Where does self-possession come from? Does it come from the admiring glance of a stranger? From winning a race? Does it come from making a mark? From an idea being yours and no one else’s? Does it come from the approval of others? No. These things take more than they give. These things afford only brief surges of happiness. Like sugar. Like a shot of liquor.
It comes, necessarily, from things that no one else needs to see. Love. Squeezing a friend for a beat longer than normal when saying goodbye. Making a stranger laugh in a usually humorless situation. Fulfilling curiosity. A slow ascent up an ancient rock. The uninstagrammable. Effort. The process of fucking something up so many times and then fixing it, and then making it beautiful. The romance of all those failures, the curses, the self-loathing, the secret knowledge that success is imminent. The fine print that reads that something great is within, if you bother to look for it. These are the byproducts of self-possession. They get put aside because they aren’t glamorous enough, because they aren’t performance-ready. All the drinks I drank just to get through the daily performances of life, not realizing that my odds of having a good performance were made terrible by this prop, and were only getting worse.
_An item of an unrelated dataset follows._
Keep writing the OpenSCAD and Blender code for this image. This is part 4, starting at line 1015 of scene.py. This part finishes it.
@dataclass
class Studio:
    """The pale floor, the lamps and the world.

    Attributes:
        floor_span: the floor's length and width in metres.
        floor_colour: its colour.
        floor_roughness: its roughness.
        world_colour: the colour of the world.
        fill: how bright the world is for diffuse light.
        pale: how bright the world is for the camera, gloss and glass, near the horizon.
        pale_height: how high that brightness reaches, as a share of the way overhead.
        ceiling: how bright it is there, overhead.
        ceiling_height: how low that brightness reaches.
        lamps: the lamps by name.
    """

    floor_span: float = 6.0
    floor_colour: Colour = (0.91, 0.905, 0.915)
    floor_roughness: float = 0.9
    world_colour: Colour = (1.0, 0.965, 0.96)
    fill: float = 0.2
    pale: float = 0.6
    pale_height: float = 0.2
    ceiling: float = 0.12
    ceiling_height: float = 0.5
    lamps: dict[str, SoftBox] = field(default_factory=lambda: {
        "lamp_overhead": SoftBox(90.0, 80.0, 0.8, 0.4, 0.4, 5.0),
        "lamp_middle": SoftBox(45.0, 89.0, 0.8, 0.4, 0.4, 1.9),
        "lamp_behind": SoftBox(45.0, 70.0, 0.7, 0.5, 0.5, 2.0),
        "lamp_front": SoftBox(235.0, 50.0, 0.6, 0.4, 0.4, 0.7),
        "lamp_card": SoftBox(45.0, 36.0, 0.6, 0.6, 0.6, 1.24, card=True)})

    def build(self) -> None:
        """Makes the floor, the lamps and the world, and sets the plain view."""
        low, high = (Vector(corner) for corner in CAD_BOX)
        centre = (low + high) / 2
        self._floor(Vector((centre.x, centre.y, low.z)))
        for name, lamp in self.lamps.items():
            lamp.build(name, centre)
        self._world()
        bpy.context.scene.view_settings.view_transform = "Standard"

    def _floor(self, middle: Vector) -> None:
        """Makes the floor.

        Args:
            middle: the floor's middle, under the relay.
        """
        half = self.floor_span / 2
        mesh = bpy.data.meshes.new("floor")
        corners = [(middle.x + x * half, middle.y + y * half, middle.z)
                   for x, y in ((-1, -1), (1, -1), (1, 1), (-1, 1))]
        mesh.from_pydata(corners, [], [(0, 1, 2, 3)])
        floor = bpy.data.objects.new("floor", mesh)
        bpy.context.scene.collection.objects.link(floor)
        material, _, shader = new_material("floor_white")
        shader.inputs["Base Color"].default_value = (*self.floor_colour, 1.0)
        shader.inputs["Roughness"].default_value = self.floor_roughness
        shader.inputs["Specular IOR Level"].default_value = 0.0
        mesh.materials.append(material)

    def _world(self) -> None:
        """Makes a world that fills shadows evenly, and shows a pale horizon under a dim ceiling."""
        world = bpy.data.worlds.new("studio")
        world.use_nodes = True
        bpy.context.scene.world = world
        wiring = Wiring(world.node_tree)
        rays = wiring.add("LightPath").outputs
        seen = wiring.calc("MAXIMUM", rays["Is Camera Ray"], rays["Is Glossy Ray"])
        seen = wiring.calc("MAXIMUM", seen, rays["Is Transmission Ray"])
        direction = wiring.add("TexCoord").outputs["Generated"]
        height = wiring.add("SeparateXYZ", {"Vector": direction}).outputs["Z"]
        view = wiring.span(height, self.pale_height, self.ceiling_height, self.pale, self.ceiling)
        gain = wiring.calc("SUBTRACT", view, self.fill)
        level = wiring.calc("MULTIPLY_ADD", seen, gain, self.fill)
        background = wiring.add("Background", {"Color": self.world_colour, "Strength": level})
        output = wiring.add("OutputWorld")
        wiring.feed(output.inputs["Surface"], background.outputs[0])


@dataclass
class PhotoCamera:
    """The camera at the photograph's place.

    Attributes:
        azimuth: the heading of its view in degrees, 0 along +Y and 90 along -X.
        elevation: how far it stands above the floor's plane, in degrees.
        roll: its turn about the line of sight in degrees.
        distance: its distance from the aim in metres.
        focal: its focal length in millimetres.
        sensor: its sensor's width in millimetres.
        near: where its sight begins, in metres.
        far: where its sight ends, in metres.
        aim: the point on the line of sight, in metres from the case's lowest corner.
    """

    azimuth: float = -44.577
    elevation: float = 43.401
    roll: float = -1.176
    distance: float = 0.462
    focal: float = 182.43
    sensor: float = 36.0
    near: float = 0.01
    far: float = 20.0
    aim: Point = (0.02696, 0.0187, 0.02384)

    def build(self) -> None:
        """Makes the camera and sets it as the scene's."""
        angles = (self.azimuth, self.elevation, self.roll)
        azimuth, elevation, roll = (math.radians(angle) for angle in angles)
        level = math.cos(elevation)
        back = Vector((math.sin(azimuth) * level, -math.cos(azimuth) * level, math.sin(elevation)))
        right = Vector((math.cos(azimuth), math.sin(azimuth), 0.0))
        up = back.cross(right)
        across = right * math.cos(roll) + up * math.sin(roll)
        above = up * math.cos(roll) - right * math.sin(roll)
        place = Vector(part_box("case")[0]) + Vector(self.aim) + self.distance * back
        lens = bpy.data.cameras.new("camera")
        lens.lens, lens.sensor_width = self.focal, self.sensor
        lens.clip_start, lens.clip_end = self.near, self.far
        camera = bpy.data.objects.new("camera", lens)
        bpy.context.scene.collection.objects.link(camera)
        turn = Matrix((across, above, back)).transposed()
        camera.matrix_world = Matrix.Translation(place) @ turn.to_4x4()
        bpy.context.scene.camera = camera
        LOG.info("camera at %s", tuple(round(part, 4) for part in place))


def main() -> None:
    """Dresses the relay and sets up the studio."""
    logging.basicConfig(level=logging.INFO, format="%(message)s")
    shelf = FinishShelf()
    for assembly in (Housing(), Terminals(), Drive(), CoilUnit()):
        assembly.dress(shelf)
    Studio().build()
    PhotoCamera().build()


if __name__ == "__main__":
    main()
On the last night of our trip, in Yosemite, we ate our final canned dinner atop a 10,000-foot mound, Cloud‘s Rest, watching flecks of forest fire glowing across the valley. A moth soared into the flame of the camping stove. She went off like a sparkler, I thought without a trace. That was a worthy kind of death, it seemed, or at least full of intention. It turned out, once the gas was turned off and only my headlamp was there to light the scene, that the moth was still a bodily part of this world, her wings, legs and torso still fully in tact, lying in the grease-stained bowl beneath the burner. The sparks, I’d thought, had been her body dissolving into dust, but maybe they were her light-seeking soul, which had gotten what it wanted, and more.